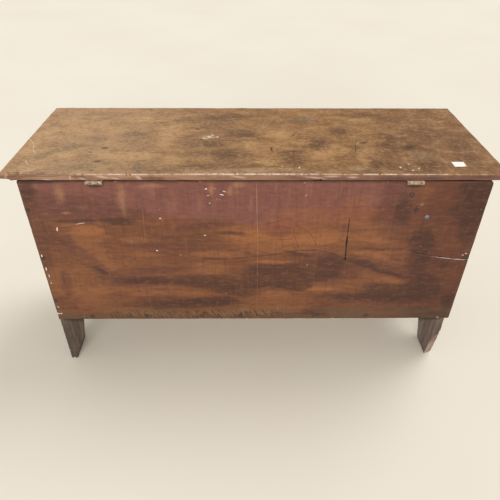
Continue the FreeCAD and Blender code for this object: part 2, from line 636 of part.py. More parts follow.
def make_lock(pin):
    """A simple chest lock: plate and flange, sliding bolt in two guides, spring and key
    post, with the lid's staple coming down through the slot in the flange."""
    plate_y = f"{INNER_FRONT} - lock_plate_thickness"
    plate = block("lock_plate_sheet", "lock_width", "lock_plate_thickness", "lock_drop",
                  "-lock_width / 2", plate_y, "rim_height - lock_drop")
    flange = block("lock_plate_flange", "lock_width", "lock_flange_depth", "lock_plate_thickness",
                   "-lock_width / 2", f"{INNER_FRONT} - lock_flange_depth",
                   "rim_height - lock_plate_thickness")
    slot = block("lock_plate_slot", "staple_slot_width", "staple_slot_depth",
                 f"lock_plate_thickness + 2 * {PAST}", "-staple_slot_width / 2",
                 f"{plate_y} - staple_slot_depth", f"rim_height - lock_plate_thickness - {PAST}")
    subpart(less("lock_plate_cut", joined("lock_plate_solid", [plate, flange]), [slot]), "lock_plate")

    bolt_z = f"{BOLT_TOP} - bolt_height"
    bolt_x = "-staple_width / 2 - bolt_end_gap - bolt_length"
    bar = block("bolt_bar", "bolt_length", "bolt_thickness", "bolt_height",
                bolt_x, f"{BOLT_Y} - bolt_thickness / 2", bolt_z)
    notch = block("bolt_notch", "bolt_notch_width", f"bolt_thickness + 2 * {PAST}",
                  f"bolt_notch_depth + {PAST}", "-key_post_offset - bolt_notch_width / 2",
                  f"{BOLT_Y} - bolt_thickness / 2 - {PAST}", f"{bolt_z} - {PAST}")
    subpart(less("bolt_cut", bar, [notch]), "lock_bolt")

    guides = []
    for number, offset in enumerate(("guide_inset", "bolt_length - guide_width - guide_inset / 2")):
        x = f"{bolt_x} + {offset}"
        reach = f"{plate_y} - ({BOLT_Y} - bolt_thickness / 2 - guide_clearance) + guide_front"
        outer = block(f"guide_{number}_outer", "guide_width", reach,
                      "bolt_height + 2 * guide_clearance + 2 * guide_thickness", x,
                      f"{plate_y} - ({reach})", f"{bolt_z} - guide_clearance - guide_thickness")
        inner = block(f"guide_{number}_inner", f"guide_width + 2 * {PAST}", f"{reach} - guide_front",
                      "bolt_height + 2 * guide_clearance", f"{x} - {PAST}",
                      f"{plate_y} - ({reach}) + guide_front", f"{bolt_z} - guide_clearance")
        guides.append(less(f"guide_{number}", outer, [inner]))
    group = doc.addObject("Part::Compound", "bolt_guides")
    group.Links = guides
    subpart(group, "lock_bolt_guides")

    spring = new_body("LockSpring")
    face = sketch_on(spring, "spring_outline", "XZ_Plane", f"-{BOLT_Y} - spring_width / 2")
    root_x = "-lock_recess_width / 2 + spring_inset"
    knee_x = f"{bolt_x} + guide_width + guide_inset + 1"
    tip_x = f"{bolt_x} + bolt_length / 2"
    high = f"{BOLT_TOP} + spring_height"
    low = f"{BOLT_TOP} + guide_clearance"
    outline(face, "spring", [
        (root_x, high),
        (knee_x, high),
        (tip_x, low),
        (f"{tip_x} + spring_toe", low),
        (f"{tip_x} + spring_toe", f"{low} + spring_thickness"),
        (f"{tip_x} + spring_thickness / 2", f"{low} + spring_thickness"),
        (f"{knee_x} + spring_thickness / 2", f"{high} + spring_thickness"),
        (root_x, f"{high} + spring_thickness"),
    ])
    pad(spring, face, "spring_width")
    subpart(spring, "lock_spring")

    post = rod("key_post", "key_post_radius", "lock_recess_depth - lock_plate_thickness + key_post_reach",
               "-key_post_offset", plate_y, KEYHOLE_Z, "front")
    subpart(post, "lock_key_post")

    copies("lock_plate_pins", pin,
           [(f"{side} * (lock_width / 2 - pin_inset)", INNER_FRONT, f"rim_height - {drop}", "front")
            for side in (-1, 1) for drop in ("2 * pin_inset", "(lock_drop - pin_inset)")])

    staple_plate = block("staple_plate", "staple_plate_length", "staple_plate_depth", "leaf_thickness",
                         "-staple_plate_length / 2", f"{BOLT_Y} - staple_plate_depth / 2", LID_UNDER)
    loop = block("staple_loop", "staple_width", "staple_span", "staple_drop",
                 "-staple_width / 2", f"{BOLT_Y} - staple_span / 2", f"{LID_UNDER} - staple_drop")
    eye = block("staple_eye", f"staple_width + 2 * {PAST}", "staple_span - 2 * staple_leg",
                "staple_drop - 2 * staple_bar", f"-staple_width / 2 - {PAST}",
                f"{BOLT_Y} - staple_span / 2 + staple_leg", f"{LID_UNDER} - staple_drop + staple_bar")
    subpart(less("staple_cut", joined("staple_solid", [staple_plate, loop]), [eye]), "lid_staple")
    copies("lid_staple_pins", pin,
           [(f"{side} * (staple_plate_length / 2 - pin_inset)", BOLT_Y, LID_UNDER, "up") for side in (-1, 1)])

    plate = new_body("Escutcheon")
    face = sketch_on(plate, "escutcheon_outline", "XZ_Plane", f"-{OUTER_FRONT}")
    wide = "escutcheon_width / 2"
    tall = "escutcheon_height / 2"
    centre_z = f"({KEYHOLE_Z} - escutcheon_drop)"
    outline(face, "plate", [
        (f"-key_post_offset - {wide}", f"{centre_z} - escutcheon_point"),
        ("-key_post_offset", f"{centre_z} - {tall}"),
        (f"-key_post_offset + {wide}", f"{centre_z} - escutcheon_point"),
        (f"-key_post_offset + {wide}", f"{centre_z} + escutcheon_shoulder"),
        ("-key_post_offset", f"{centre_z} + {tall}"),
        (f"-key_post_offset - {wide}", f"{centre_z} + escutcheon_shoulder"),
    ])
    pad(plate, face, "escutcheon_thickness")
    hole = sketch_on(plate, "escutcheon_hole", "XZ_Plane", f"-{OUTER_FRONT}")
    circle(hole, "hole", "-key_post_offset", KEYHOLE_Z, "keyhole_radius")
    pocket(plate, hole, "escutcheon_thickness", True)
    ward = sketch_on(plate, "escutcheon_slot", "XZ_Plane", f"-{OUTER_FRONT}")
    rectangle(ward, "slot", "-key_post_offset - keyhole_slot_width / 2",
              f"{KEYHOLE_Z} - keyhole_slot_drop",
              "-key_post_offset + keyhole_slot_width / 2", KEYHOLE_Z)
    pocket(plate, ward, "escutcheon_thickness", True)
    subpart(plate, "escutcheon")
    copies("escutcheon_pins", pin,
           [(x, f"{OUTER_FRONT} - escutcheon_thickness", z, "back") for x, z in (
               ("-key_post_offset", f"{centre_z} + {tall} - pin_inset"),
               ("-key_post_offset", f"{centre_z} - {tall} + pin_inset"),
               (f"-key_post_offset - {wide} + pin_inset", centre_z),
               (f"-key_post_offset + {wide} - pin_inset", centre_z))])


def make_label():
    label = block("label_sheet", "label_length", "label_depth", "label_thickness",
                  "-label_left - label_length / 2",
                  "back_face - label_back_inset - label_depth / 2",
                  "rim_height + lid_gap + lid_thickness")
    subpart(label, "paper_label")


make_lid()
make_back_board()
make_front_board()
make_end_board("LeftEnd", "left_end_board", "-left_end_face", "left_end_thickness")
make_end_board("RightEnd", "right_end_board", "right_end_face - end_thickness", "end_thickness")
make_bottom_board()
make_till()
make_hinges()
make_screws()
make_lock(make_nails())
make_label()
doc.recompute()

for thing in doc.Objects:
    assert not {"Invalid", "Error"} & set(thing.State), f"{thing.Name}: {thing.State}"
for piece in SUBPARTS:
    shape = piece.Shape
    assert not shape.isNull() and shape.isValid() and shape.Volume > 0, f"{piece.Label} is not sound"
os.makedirs("parts", exist_ok=True)
for piece in SUBPARTS:
    piece.Shape.exportStep(f"parts/{piece.Label}.step")
    print(f"{piece.Label}: {len(piece.Shape.Solids)} solid(s), {piece.Shape.Volume / 1000:.1f} cm3")
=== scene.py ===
# %% [markdown]
# # A boarded coffer
# A coffer of this kind is six wide planks, a few dozen nails, two hinges and a lock. The two end
# planks run down to the floor as feet, and the others are nailed to them. Everything that makes
# it look its age is in the surface: eased arrises, chips, stains, scratches and grime.
#
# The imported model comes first, as a fixed frame in metres. Every piece made here takes its size
# and its place from that frame.

# %% Load the frame
import math
import random
from contextlib import contextmanager

import bmesh
import bpy
from mathutils import Matrix, Vector
from mathutils.kdtree import KDTree


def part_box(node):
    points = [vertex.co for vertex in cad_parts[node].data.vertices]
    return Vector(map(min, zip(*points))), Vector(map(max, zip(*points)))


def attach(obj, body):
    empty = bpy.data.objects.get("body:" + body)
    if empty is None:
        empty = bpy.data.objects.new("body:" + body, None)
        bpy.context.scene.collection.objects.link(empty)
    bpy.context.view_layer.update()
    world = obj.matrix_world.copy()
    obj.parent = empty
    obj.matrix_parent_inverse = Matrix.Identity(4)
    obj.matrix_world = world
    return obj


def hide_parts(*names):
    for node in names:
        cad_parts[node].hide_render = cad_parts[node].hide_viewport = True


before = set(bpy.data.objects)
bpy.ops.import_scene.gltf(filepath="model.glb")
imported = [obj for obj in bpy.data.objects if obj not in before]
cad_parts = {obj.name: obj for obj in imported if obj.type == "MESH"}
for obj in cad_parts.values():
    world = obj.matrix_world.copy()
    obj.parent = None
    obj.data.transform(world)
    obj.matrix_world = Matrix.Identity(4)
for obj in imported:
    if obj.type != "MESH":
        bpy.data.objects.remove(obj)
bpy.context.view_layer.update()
MM = 0.001

# %% [markdown]
# ## The camera
# The chest is seen from behind and above, by someone standing a metre behind it. A 35 mm lens on
# a 36 mm sensor has a wide view, so the lid comes out much wider than the foot of the chest.

# %% The camera
camera = bpy.data.objects.new("camera", bpy.data.cameras.new("camera"))
bpy.context.scene.collection.objects.link(camera)
camera.data.lens = 35.0
camera.data.sensor_width = 36.0
camera.location = (0.0245, 1.2366, 1.1801)
camera.rotation_euler = [math.radians(turn) for turn in (53.85, -0.28, 179.47)]
bpy.context.scene.camera = camera
print("camera", round((camera.location - Vector((0, 0, 0.4))).length, 2), "m away")

# %% [markdown]
# ## Working in edit mode
# The helpers below cover that, add a modifier and apply it at once, start a piece from a plain
# shape, and join pieces.


# %% Edit mode helpers
def work_on(piece):
    """Makes one object the only one selected."""
    bpy.ops.object.select_all(action="DESELECT")
    bpy.context.view_layer.objects.active = piece
    piece.select_set(True)


@contextmanager
def editing(piece, kind="VERT"):
    """Edit mode on one object, with all of it selected at the start."""
    work_on(piece)
    bpy.ops.object.mode_set(mode="EDIT")
    bpy.ops.mesh.select_mode(type=kind)
    bpy.ops.mesh.select_all(action="SELECT")
    yield
    bpy.ops.object.mode_set(mode="OBJECT")


def pick(kind, wanted):
    """In edit mode, selects only the verts, edges or faces for which wanted(part) is true."""
    bpy.ops.mesh.select_all(action="DESELECT")
    mesh = bmesh.from_edit_mesh(bpy.context.object.data)
    parts = [part for part in getattr(mesh, kind) if wanted(part)]
    for part in parts:
        part.select_set(True)
    bmesh.update_edit_mesh(bpy.context.object.data)


def modify(piece, kind, **settings):
    """Adds a modifier, sets it and applies it."""
    work_on(piece)
    modifier = piece.modifiers.new(kind.lower(), kind)
    for name, value in settings.items():
        setattr(modifier, name, value)
    bpy.ops.object.modifier_apply(modifier=modifier.name)


def shape(kind, **settings):
    """A new object of a plain shape, such as a cube, with nothing else selected."""
    bpy.ops.object.select_all(action="DESELECT")
    getattr(bpy.ops.mesh, f"primitive_{kind}_add")(**settings)
    return bpy.context.object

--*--

WHAT THE EXERCISE ASKS | Take exactly the lines from the one containing "for thing in" through the one containing "for node in" in the data above, and output them with nothing added.

THE REPLY |
for thing in doc.Objects:
    assert not {"Invalid", "Error"} & set(thing.State), f"{thing.Name}: {thing.State}"
for piece in SUBPARTS:
    shape = piece.Shape
    assert not shape.isNull() and shape.isValid() and shape.Volume > 0, f"{piece.Label} is not sound"
os.makedirs("parts", exist_ok=True)
for piece in SUBPARTS:
    piece.Shape.exportStep(f"parts/{piece.Label}.step")
    print(f"{piece.Label}: {len(piece.Shape.Solids)} solid(s), {piece.Shape.Volume / 1000:.1f} cm3")
=== scene.py ===
# %% [markdown]
# # A boarded coffer
# A coffer of this kind is six wide planks, a few dozen nails, two hinges and a lock. The two end
# planks run down to the floor as feet, and the others are nailed to them. Everything that makes
# it look its age is in the surface: eased arrises, chips, stains, scratches and grime.
#
# The imported model comes first, as a fixed frame in metres. Every piece made here takes its size
# and its place from that frame.

# %% Load the frame
import math
import random
from contextlib import contextmanager

import bmesh
import bpy
from mathutils import Matrix, Vector
from mathutils.kdtree import KDTree


def part_box(node):
    points = [vertex.co for vertex in cad_parts[node].data.vertices]
    return Vector(map(min, zip(*points))), Vector(map(max, zip(*points)))


def attach(obj, body):
    empty = bpy.data.objects.get("body:" + body)
    if empty is None:
        empty = bpy.data.objects.new("body:" + body, None)
        bpy.context.scene.collection.objects.link(empty)
    bpy.context.view_layer.update()
    world = obj.matrix_world.copy()
    obj.parent = empty
    obj.matrix_parent_inverse = Matrix.Identity(4)
    obj.matrix_world = world
    return obj


def hide_parts(*names):
    for node in names:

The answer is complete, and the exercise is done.